Another scheme offered by the post office is the Post-Office Monthly Income Scheme. This is a type of fixed deposit scheme offered by the post office and backed by the government of India. It has a tenure of 5 years and presently offers a 6.6 percent return. Bank Fixed Deposits or corporate deposits with Triple A rating are also a good avenue to invest. The rate of return varies with banks and corporates. There are no maximum limits on these investments,” he added.


Mutual funds are increasingly becoming a popular investment vehicle. There are multiple options available for investing in mutual funds like liquid, debt, and equity schemes.

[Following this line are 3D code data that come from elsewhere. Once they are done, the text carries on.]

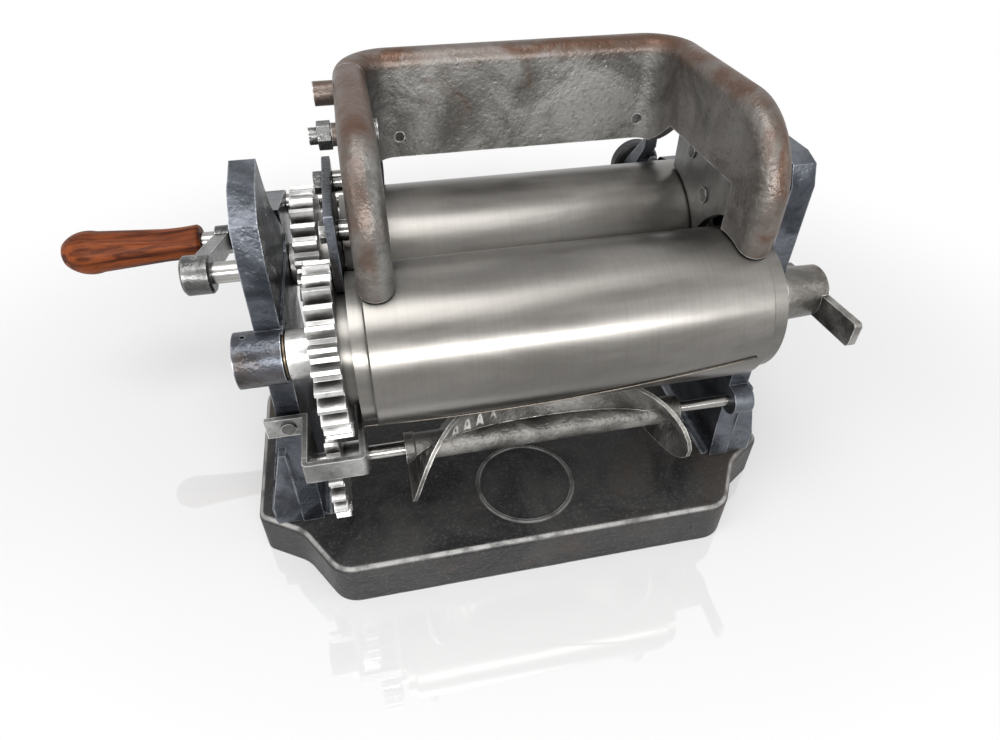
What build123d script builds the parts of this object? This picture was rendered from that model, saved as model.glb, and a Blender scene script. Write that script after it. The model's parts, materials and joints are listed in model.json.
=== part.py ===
"""Hand crank tortilla machine.

Dough dropped into the hopper is drawn between two geared rollers.  The sheet stays on the front
roller until a rotary cutter below it stamps out a round tortilla.
+X runs along the rollers away from the crank, -Y faces the user, +Z is up.
The origin is the centre of the underside of the base.  Sizes are in millimetres.
"""
import os
from math import acos, atan2, cos, degrees, pi, radians, sin, sqrt, tan

from build123d import *

os.makedirs("parts", exist_ok=True)

# ---------------------------------------------------------------- gears and rollers
MODULE = 3.0
ROLLER_TEETH = 28
CUTTER_TEETH = 20
BACKLASH = 0.35
PRESSURE_ANGLE = 20.0
GEAR_FACE = 13.0
GEAR_STAGGER = 7.6
CUTTER_GEAR_FACE = 7.5
CUTTER_GEAR_OVERLAP = 3.8
NIP = 1.6
ROLLER_LENGTH = 200.5
STEP_DROP = 3.3
LEFT_STEP_LENGTH = 6.7
RIGHT_STEP_LENGTH = 8.5
COLLAR_RADIUS = 28.7
COLLAR_LENGTH = 5.7
HUB_RADIUS = 12.6
HUB_LENGTH = 6.0
AXIS_HEIGHT = 155.5
NIP_Y = 3.5

# ---------------------------------------------------------------- shafts, bushes and keys
SHAFT_RADIUS = 6.35
RUNNING_CLEARANCE = 0.05
FACE_CLEARANCE = 0.25
BUSH_WALL = 3.0
BUSH_FLANGE = 1.5
BUSH_FLANGE_RADIUS = 12.5
KEY_SIZE = 4.0
PIN_RADIUS = 2.0
PIN_ANGLE = 50.0

# ---------------------------------------------------------------- side frames
FRAME_INNER = 126.0
FRAME_THICKNESS = 12.5
FRAME_FRONT = -43.5
FRAME_BACK = 50.5
FRAME_TOP = 236.5
BOSS_RADIUS = 14.2
BOSS_LENGTH = 10.5
OIL_HOLE_RADIUS = 1.2
LUG_RADIUS = 9.0
EAR_RADIUS = 8.5
EAR_SPREAD = 20.0
PAD_THICKNESS = 1.2
PAD_HEIGHT = 30.0
PAD_RADIUS = 19.0
FOOT_WIDTH = 17.0
FOOT_THICKNESS = 9.0
GUSSET_HEIGHT = 58.0
GUSSET_THICKNESS = 7.0
ROOT_RADIUS = 5.0

# ---------------------------------------------------------------- base casting
BASE_HEIGHT = 31.5
BASE_WALL = 6.5
BASE_FRONT = -86.0
BASE_BACK = 86.0
BASE_HALF_WIDTH = 166.0
APRON_HALF_WIDTH = 119.0
APRON_CORNER = 18.0
NECK_HALF_WIDTH = 140.0
NECK_Y = -53.0
NECK_RADIUS = 24.0
SHOULDER_Y = -37.0
SHOULDER_CORNER = 8.0
BACK_CORNER = 18.0
TOP_ROUND = 4.0
RIB_THICKNESS = 6.0
REST_PAD_RADIUS = 16.0
BADGE_RADIUS = 31.0
BADGE_Y = -43.0
BADGE_LINE = 1.8
BADGE_RISE = 1.0

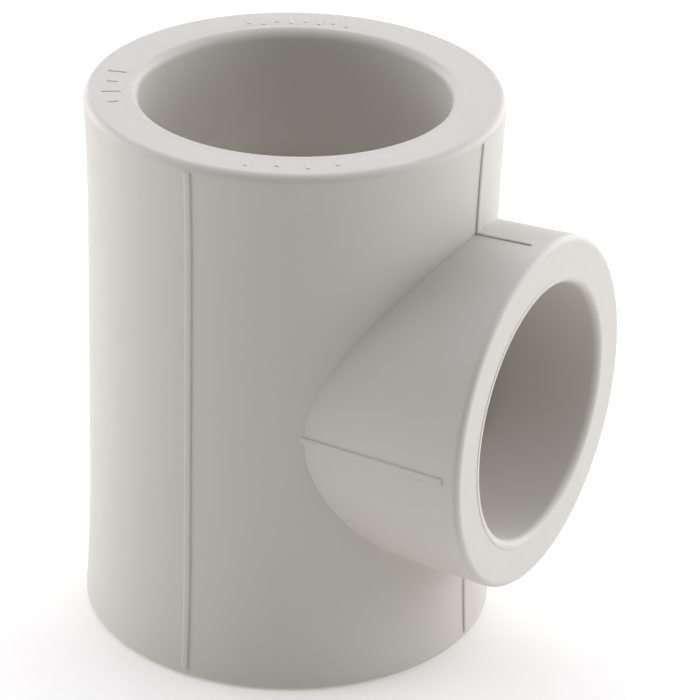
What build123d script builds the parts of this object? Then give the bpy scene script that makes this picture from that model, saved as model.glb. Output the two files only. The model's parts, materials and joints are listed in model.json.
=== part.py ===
from build123d import *
import os
from math import cos, degrees, radians, sin, sqrt

# A reducing tee for socket-fusion pipe: two equal run sockets in line on Z, and a
# smaller branch socket on +X.  The origin is the centre of the lower rim's plane.
# The real tee is one moulding; each function here makes one named region of it, and
# the regions meet face to face.  Lengths are in millimetres and angles in degrees.

# Run
RUN_LENGTH = 133.4            # rim to rim
RUN_RADIUS = 48.4             # outside, between the sockets
RUN_MOUTH_RADIUS = 49.5       # outside, at either rim: the sockets flare a little
RUN_SOCKET_RADIUS = 36.6      # takes 75 mm pipe
RUN_SOCKET_DEPTH = 34.0       # rim to shoulder
RUN_WATERWAY_RADIUS = 30.0
RUN_RIM_ROUND = 2.0
RUN_MOUTH_ROUND = 2.8

# Branch
BRANCH_REACH = 67.0           # run axis to branch rim
BRANCH_CREASE_RADIUS = 40.65  # outside, where the branch leaves the run's sides
BRANCH_MOUTH_RADIUS = 42.4    # outside, at the rim
BRANCH_SOCKET_RADIUS = 30.8   # takes 63 mm pipe
BRANCH_SOCKET_DEPTH = 28.0
BRANCH_WATERWAY_RADIUS = 25.0
BRANCH_RIM_ROUND = 1.6
BRANCH_MOUTH_ROUND = 2.0
BRANCH_SPIGOT_RADIUS = 32.0   # how much of the run's wall belongs to the branch socket

# Alignment ribs, raised lines at each quarter turn
RIB_WIDTH = 1.8
RIB_HEIGHT = 0.5
RUN_RIB_SETBACK = 2.1         # rim to rib end
BRANCH_RIB_SETBACK = 4.2

# Rows of plain raised bars on the upper rim, long and short by turns
MARK_RADIUS = 42.8            # run axis to the middle of a bar
MARK_WIDTH = 1.0
MARK_HEIGHT = 0.3
MARK_LENGTHS = (4.6, 2.6)

# Worked out from the above
MID_HEIGHT = RUN_LENGTH / 2
LOWER_SEAM = RUN_SOCKET_DEPTH
UPPER_SEAM = RUN_LENGTH - RUN_SOCKET_DEPTH
BRANCH_SHOULDER = BRANCH_REACH - BRANCH_SOCKET_DEPTH
BRANCH_RIB_END = BRANCH_REACH - BRANCH_RIB_SETBACK
RUN_FLARE = RUN_MOUTH_RADIUS - RUN_RADIUS
FLARE_ARC = (RUN_SOCKET_DEPTH**2 + RUN_FLARE**2) / (2 * RUN_FLARE)
CREASE_REACH = sqrt(RUN_RADIUS**2 - BRANCH_CREASE_RADIUS**2)
BRANCH_TAPER = (BRANCH_MOUTH_RADIUS - BRANCH_CREASE_RADIUS) / (BRANCH_REACH - CREASE_REACH)
BRANCH_AXIS = Axis((0, 0, MID_HEIGHT), (1, 0, 0))
BRANCH_PLANE = Plane(origin=(0, 0, MID_HEIGHT), x_dir=(0, 1, 0), z_dir=(1, 0, 0))


def run_radius(height):
    """Outside radius of the run at a height, on the arc of each socket's flare."""
    past_seam = max(height - UPPER_SEAM, LOWER_SEAM - height, 0)
    return RUN_RADIUS + FLARE_ARC - sqrt(FLARE_ARC**2 - past_seam**2)


def run_line(swell=0.0, setback=0.0):
    """The run's outside line in builder mode, straight between two flaring arcs."""
    radius = RUN_RADIUS + swell
    end_radius = run_radius(setback) + swell
    TangentArc((radius, LOWER_SEAM), (end_radius, setback), tangent=(0, -1))
    Line((radius, LOWER_SEAM), (radius, UPPER_SEAM))
    TangentArc((radius, UPPER_SEAM), (end_radius, RUN_LENGTH - setback), tangent=(0, 1))


def run_envelope(swell=0.0):
    """The run's outside as a solid, with sharp rims."""
    end_radius = RUN_MOUTH_RADIUS + swell
    with BuildPart() as envelope:
        with BuildSketch(Plane.XZ):
            with BuildLine():
                run_line(swell)
                Polyline((end_radius, 0), (0, 0), (0, RUN_LENGTH), (end_radius, RUN_LENGTH))
            make_face()
        revolve(axis=Axis.Z)
    return envelope.part


def branch_radius(reach):
    """Outside radius of the branch at a distance from the run's axis."""
    return BRANCH_CREASE_RADIUS + BRANCH_TAPER * (reach - CREASE_REACH)


def branch_envelope():
    """The branch's outside as a solid that starts at the run's axis."""
    with BuildPart() as envelope:
        with BuildSketch(BRANCH_PLANE):
            Circle(branch_radius(0))
        with BuildSketch(BRANCH_PLANE.offset(BRANCH_REACH)):
            Circle(BRANCH_MOUTH_RADIUS)
        loft()
    return envelope.part


def rim_circles(part, axis, place):
    """Circles that lie in a rim's plane, from the smallest to the largest."""
    circles = part.edges().filter_by(GeomType.CIRCLE)
    circles = circles.filter_by_position(axis, place, place)
    return circles.sort_by(SortBy.RADIUS)


def run_socket(label, base, rim, keep):
    """One end of the run, from its shoulder to its rim."""
    with BuildPart() as socket:
        add(run_envelope())
        seam = UPPER_SEAM if keep == Keep.TOP else LOWER_SEAM
        split(bisect_by=Plane.XY.offset(seam), keep=keep)
        with BuildSketch(Plane.XY.offset(base)):
            Circle(RUN_SOCKET_RADIUS)
        extrude(amount=RUN_SOCKET_DEPTH, mode=Mode.SUBTRACT)
        fillet(rim_circles(socket.part, Axis.Z, rim)[0], RUN_MOUTH_ROUND)
        fillet(rim_circles(socket.part, Axis.Z, rim)[-1], RUN_RIM_ROUND)
    socket.part.label = label
    return socket.part


def centre_body():
    """The middle of the run, where the waterways meet.

    Its two end faces and the floor of its pocket are the shoulders that the pipe
    ends stop against.
    """
    with BuildPart() as body:
        with BuildSketch(Plane.XY.offset(LOWER_SEAM)):
            Circle(RUN_RADIUS)
            Circle(RUN_WATERWAY_RADIUS, mode=Mode.SUBTRACT)
        extrude(amount=UPPER_SEAM - LOWER_SEAM)
        with BuildSketch(BRANCH_PLANE):
            Circle(BRANCH_WATERWAY_RADIUS)
        extrude(amount=BRANCH_REACH, mode=Mode.SUBTRACT)
        with BuildSketch(BRANCH_PLANE.offset(BRANCH_SHOULDER)):
            Circle(BRANCH_SPIGOT_RADIUS)
        extrude(amount=BRANCH_SOCKET_DEPTH, mode=Mode.SUBTRACT)
    body.part.label = "centre_body"
    return body.part


def branch_socket():
    """The branch, from the crease on the run's outside to its rim.

    A short spigot of it reaches through the run's wall to the shoulder, so that the
    whole wall of the socket's bore is on this one region.
    """
    with BuildPart() as socket:
        add(branch_envelope())
        add(run_envelope(), mode=Mode.SUBTRACT)
        with BuildSketch(BRANCH_PLANE.offset(BRANCH_SHOULDER)):
            Circle(BRANCH_SPIGOT_RADIUS)
        extrude(amount=BRANCH_SOCKET_DEPTH)
        with BuildSketch(BRANCH_PLANE.offset(BRANCH_SHOULDER)):
            Circle(BRANCH_SOCKET_RADIUS)
        extrude(amount=BRANCH_SOCKET_DEPTH, mode=Mode.SUBTRACT)
        with BuildSketch(BRANCH_PLANE):
            Circle(BRANCH_WATERWAY_RADIUS)
        extrude(amount=BRANCH_REACH, mode=Mode.SUBTRACT)
        fillet(rim_circles(socket.part, Axis.X, BRANCH_REACH)[0], BRANCH_MOUTH_ROUND)
        fillet(rim_circles(socket.part, Axis.X, BRANCH_REACH)[-1], BRANCH_RIM_ROUND)
    socket.part.label = "branch_socket"
    return socket.part


def run_rib(label, direction, keep=Keep.ALL):
    """A raised line along the run, facing a direction in the XY plane.

    Under the branch it is cut away, and keep says which of the two ends is made.
    """
    arc = degrees(RIB_WIDTH / RUN_RADIUS)
    flank = radians(direction - arc / 2)
    flank_plane = Plane(
        origin=(0, 0, 0),
        x_dir=(cos(flank), sin(flank), 0),
        z_dir=(sin(flank), -cos(flank), 0),
    )
    foot_radius = run_radius(RUN_RIB_SETBACK)
    crest_radius = foot_radius + RIB_HEIGHT
    rib_top = RUN_LENGTH - RUN_RIB_SETBACK
    with BuildPart() as rib:
        with BuildSketch(flank_plane):
            with BuildLine():
                run_line(0, RUN_RIB_SETBACK)
                run_line(RIB_HEIGHT, RUN_RIB_SETBACK)
                Line((foot_radius, RUN_RIB_SETBACK), (crest_radius, RUN_RIB_SETBACK))
                Line((foot_radius, rib_top), (crest_radius, rib_top))
            make_face()
        revolve(axis=Axis.Z, revolution_arc=arc)
        if keep != Keep.ALL:
            add(branch_envelope(), mode=Mode.SUBTRACT)
            split(bisect_by=Plane.XY.offset(MID_HEIGHT), keep=keep)
    rib.part.label = label
    return rib.part


def branch_rib(label, direction, run_swell):
    """A raised line along the branch, facing a direction in the YZ plane.

    It starts at the run's outside, or at the crest of the run's rib that it meets.
    """
    arc = degrees(RIB_WIDTH / BRANCH_CREASE_RADIUS)
    flank = radians(direction - arc / 2)
    flank_plane = Plane(
        origin=(0, 0, MID_HEIGHT),
        x_dir=(1, 0, 0),
        z_dir=(0, -sin(flank), cos(flank)),
    )
    foot = [(0, branch_radius(0)), (BRANCH_RIB_END, branch_radius(BRANCH_RIB_END))]
    crest = [(reach, radius + RIB_HEIGHT) for reach, radius in reversed(foot)]
    with BuildPart() as rib:
        with BuildSketch(flank_plane):
            with BuildLine():
                Polyline(*foot, *crest, close=True)
            make_face()
        revolve(axis=BRANCH_AXIS, revolution_arc=arc)
        add(run_envelope(run_swell), mode=Mode.SUBTRACT)
    rib.part.label = label
    return rib.part


def rim_marks(label, direction, spread, count):
    """A row of raised bars on the upper rim, about a direction in the XY plane."""
    with BuildPart() as marks:
        with BuildSketch(Plane.XY.offset(RUN_LENGTH)):
            for place in range(count):
                turn = direction + spread * (place / (count - 1) - 0.5)
                with PolarLocations(MARK_RADIUS, 1, start_angle=turn):
                    SlotOverall(MARK_LENGTHS[place % 2], MARK_WIDTH)
        extrude(amount=MARK_HEIGHT)
    marks.part.label = label
    return marks.part


pieces = [
    centre_body(),
    run_socket("upper_socket", UPPER_SEAM, RUN_LENGTH, Keep.TOP),
    run_socket("lower_socket", 0, 0, Keep.BOTTOM),
    branch_socket(),
    run_rib("run_rib_front", -90),
    run_rib("run_rib_back", 90),
    run_rib("run_rib_rear", 180),
    run_rib("run_rib_above_branch", 0, Keep.TOP),
    run_rib("run_rib_below_branch", 0, Keep.BOTTOM),
    branch_rib("branch_rib_top", 90, RIB_HEIGHT),
    branch_rib("branch_rib_bottom", -90, RIB_HEIGHT),
    branch_rib("branch_rib_front", 180, 0),
    branch_rib("branch_rib_back", 0, 0),
    rim_marks("rim_marks_front", -61.6, 27, 4),
    rim_marks("rim_marks_left", -151.6, 24, 4),
    rim_marks("rim_marks_back", 118.4, 33, 8),
]

os.makedirs("parts", exist_ok=True)
for piece in pieces:
    export_step(piece, f"parts/{piece.label}.step")
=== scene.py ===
"""A light grey moulded reducing tee for fusion-welded pipe, standing on a pale floor."""
import json
from math import asin, cos, pi, radians, sin, sqrt

import bmesh
import bpy
from mathutils import Matrix, Vector


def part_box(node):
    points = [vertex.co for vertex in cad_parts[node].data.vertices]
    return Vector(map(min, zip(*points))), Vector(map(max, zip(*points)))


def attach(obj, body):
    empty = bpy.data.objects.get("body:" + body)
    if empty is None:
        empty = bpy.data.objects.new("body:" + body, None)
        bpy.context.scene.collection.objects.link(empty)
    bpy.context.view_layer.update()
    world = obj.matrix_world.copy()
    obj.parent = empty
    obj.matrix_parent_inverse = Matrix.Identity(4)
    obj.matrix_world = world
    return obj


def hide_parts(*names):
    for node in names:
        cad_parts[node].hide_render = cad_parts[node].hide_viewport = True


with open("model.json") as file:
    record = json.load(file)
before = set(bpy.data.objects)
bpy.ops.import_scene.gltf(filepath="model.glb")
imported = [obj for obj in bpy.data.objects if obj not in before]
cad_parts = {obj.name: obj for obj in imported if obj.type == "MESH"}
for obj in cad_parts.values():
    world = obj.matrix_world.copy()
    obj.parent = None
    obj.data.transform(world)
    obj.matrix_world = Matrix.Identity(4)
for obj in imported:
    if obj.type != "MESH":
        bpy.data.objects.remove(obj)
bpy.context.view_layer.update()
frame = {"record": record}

MM = 0.001

# ---------------------------------------------------------------- sizes, in metres
MOUNTS = {mount["name"]: mount for mount in frame["record"]["mounts"]}

RUN_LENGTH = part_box("upper_socket")[1].z
RUN_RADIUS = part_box("centre_body")[1].y
LOWER_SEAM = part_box("lower_socket")[1].z
UPPER_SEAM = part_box("upper_socket")[0].z
RUN_SOCKET_RADIUS = MOUNTS["upper_run_socket"]["dims"]["r_mm"] * MM
RUN_WATERWAY_RADIUS = 30 * MM
RUN_FLARE = 1.1 * MM                # how much wider the run is at its rims
RUN_RIM_ROUND = 2.0 * MM
RUN_MOUTH_ROUND = 2.8 * MM
FLARE_ARC = (LOWER_SEAM**2 + RUN_FLARE**2) / (2 * RUN_FLARE)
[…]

Returns between these schemes vary and one should invest depending upon one’s goal and risk profile. Starting a SIP is a good way of steadily investing. Mutual funds also offer tax deductions but some like equity schemes do not offer capital protection. One should do proper research before investing in mutual funds,” he advised.


Shares: One can invest in shares only after proper study and gaining a decent understanding. Investment in shares normally offers the highest returns but comes with the highest risks. The best returns can be possible by investing in good growth shares and holding them for a long time,” he opined.


Women in India are now spoilt for choices when it comes to investing. The important thing is to have a proper roadmap to investing rather than locking your money in any instrument without understanding. Having a goal, the time to achieve it, and mapping it required investment option is the best way forward,” he concluded.


(Disclaimer: The views/suggestions/advices expressed here in this article is solely by investment experts. Zee Business suggests its readers to consult with their investment advisers before making any financial decision.)